◆ DIRECTION ◆
Below you will find a set of lines. Repeat them all exactly.

[Start]

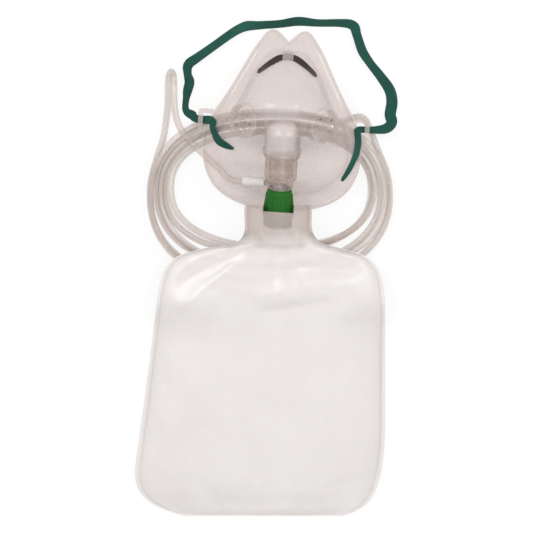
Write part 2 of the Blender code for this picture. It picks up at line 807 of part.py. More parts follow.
stem_hole = turned(
    "seat_stem_hole",
    [(0.0, SEAT_TOP + 1), (VALVE_STEM_RADIUS + GAP, SEAT_TOP + 1),
     (VALVE_STEM_RADIUS + GAP, SEAT_LOW - 1), (0.0, SEAT_LOW - 1)],
    None, TEE, steps=12, closed=False, cutter=True,
)
boolean(seat, stem_hole, "DIFFERENCE")
turned(
    "inlet_valve_flap",
    [
        (0.0, SEAT_TOP + GAP + VALVE_FLAP_THICKNESS),
        (SEAT_RADIUS - 0.6, SEAT_TOP + GAP + VALVE_FLAP_THICKNESS),
        (SEAT_RADIUS - 0.6, SEAT_TOP + GAP),
        (VALVE_STEM_RADIUS, SEAT_TOP + GAP),
        (VALVE_STEM_RADIUS, SEAT_LOW - GAP),
        (VALVE_HEAD_RADIUS, SEAT_LOW - GAP),
        (VALVE_STEM_RADIUS, SEAT_LOW - GAP - VALVE_HEAD_THICKNESS),
        (0.0, SEAT_LOW - GAP - VALVE_HEAD_THICKNESS),
    ],
    SILICONE, TEE, steps=24, closed=False,
)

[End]

◆ FINISHED ANSWER ◆
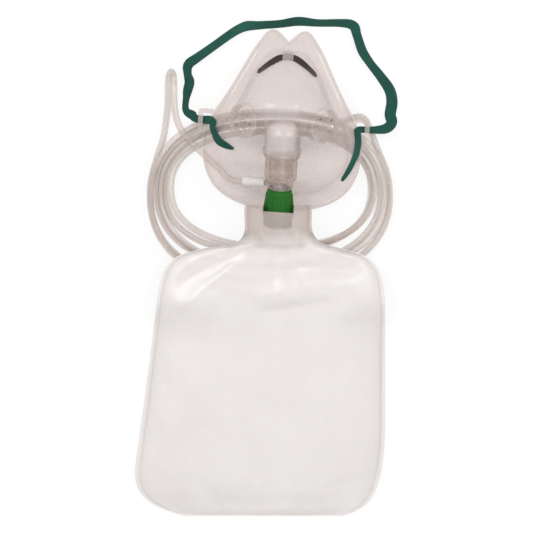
Write part 2 of the Blender code for this picture. It picks up at line 807 of part.py. More parts follow.
stem_hole = turned(
    "seat_stem_hole",
    [(0.0, SEAT_TOP + 1), (VALVE_STEM_RADIUS + GAP, SEAT_TOP + 1),
     (VALVE_STEM_RADIUS + GAP, SEAT_LOW - 1), (0.0, SEAT_LOW - 1)],
    None, TEE, steps=12, closed=False, cutter=True,
)
boolean(seat, stem_hole, "DIFFERENCE")
turned(
    "inlet_valve_flap",
    [
        (0.0, SEAT_TOP + GAP + VALVE_FLAP_THICKNESS),
        (SEAT_RADIUS - 0.6, SEAT_TOP + GAP + VALVE_FLAP_THICKNESS),
        (SEAT_RADIUS - 0.6, SEAT_TOP + GAP),
        (VALVE_STEM_RADIUS, SEAT_TOP + GAP),
        (VALVE_STEM_RADIUS, SEAT_LOW - GAP),
        (VALVE_HEAD_RADIUS, SEAT_LOW - GAP),
        (VALVE_STEM_RADIUS, SEAT_LOW - GAP - VALVE_HEAD_THICKNESS),
        (0.0, SEAT_LOW - GAP - VALVE_HEAD_THICKNESS),
    ],
    SILICONE, TEE, steps=24, closed=False,
)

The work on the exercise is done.